Les monarchistes, qui ne perdaient pas l’espoir de voir aboutir leurs projets de fusion pour une restauration, voyaient, non sans une vive inquiétude, le parti bonapartiste mener avec ardeur, habileté et audace, leur propagande ; ils connaissaient leurs attaches avec une partie de l’armée ; leurs inquiétudes étaient partagées par les républicains. Il fallait porter à cette faction, sans remords et sans scrupules, un coup vigoureux. Il suffira, sans doute, d’évoquer les conditions dans lesquelles a été engagée la guerre, de faire éclater, aux yeux de tous, l’imprévoyance et l’incapacité du gouvernement impérial, de son administration, de ses chefs militaires. Pour cela il faut faire l’inventaire rétrospectif de la situation militaire au 1er juillet 1870 ; de rechercher comment ont été employés les crédits ordinaires et extraordinaires votés par le Corps législatif pour le développement ou la transformation de l’outillage de guerre ; d’étudier son fonctionnement durant la désastreuse campagne ; de faire un inventaire complet des arsenaux. Ce fut pour le duc d’Audiffret-Pasquier, l’occasion d’un discours, véritable réquisitoire, formidablement documenté dont l’affichage fut voté. Le parti bonapartiste en eût été écrasé, si des sanctions réelles eussent suivi la manifestation.
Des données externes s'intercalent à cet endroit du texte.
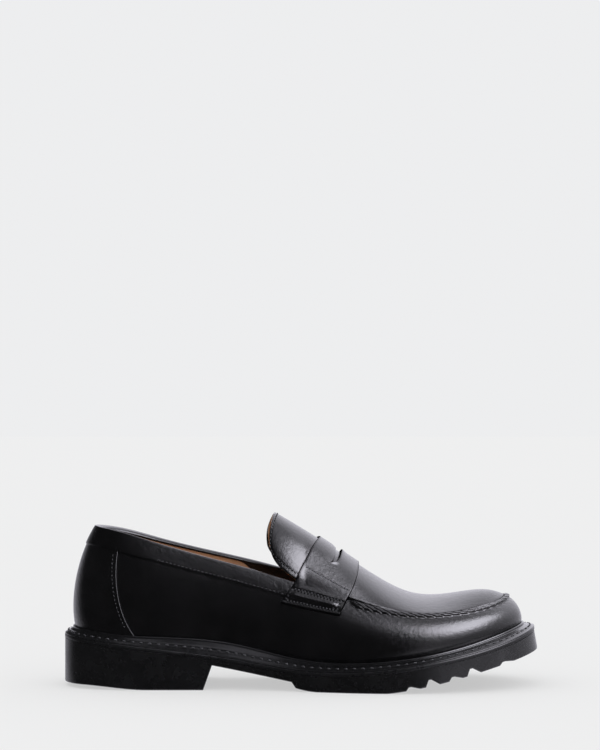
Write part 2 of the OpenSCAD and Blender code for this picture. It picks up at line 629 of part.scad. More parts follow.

Mais il était dit que le pouvoir exécutif et l’Assemblée nationale se montreraient aussi indulgents envers les fauteurs de nos désastres qu’ils s’étaient montrés sans pitié envers les républicains parisiens qui, après avoir soutenu un siège douloureux, venaient de subir un second siège pour défendre et sauver la République.

M. Rouher voulut tenter de prendre une revanche : le terrain était tout indiqué ; il s’attaqua à la gestion du gouvernement du 4 septembre et, en vue d’émouvoir l’Assemblée contre le chef de l’extrême-gauche, il exécuta une charge à fond de train contre la campagne dissolutionniste de M. Gambetta.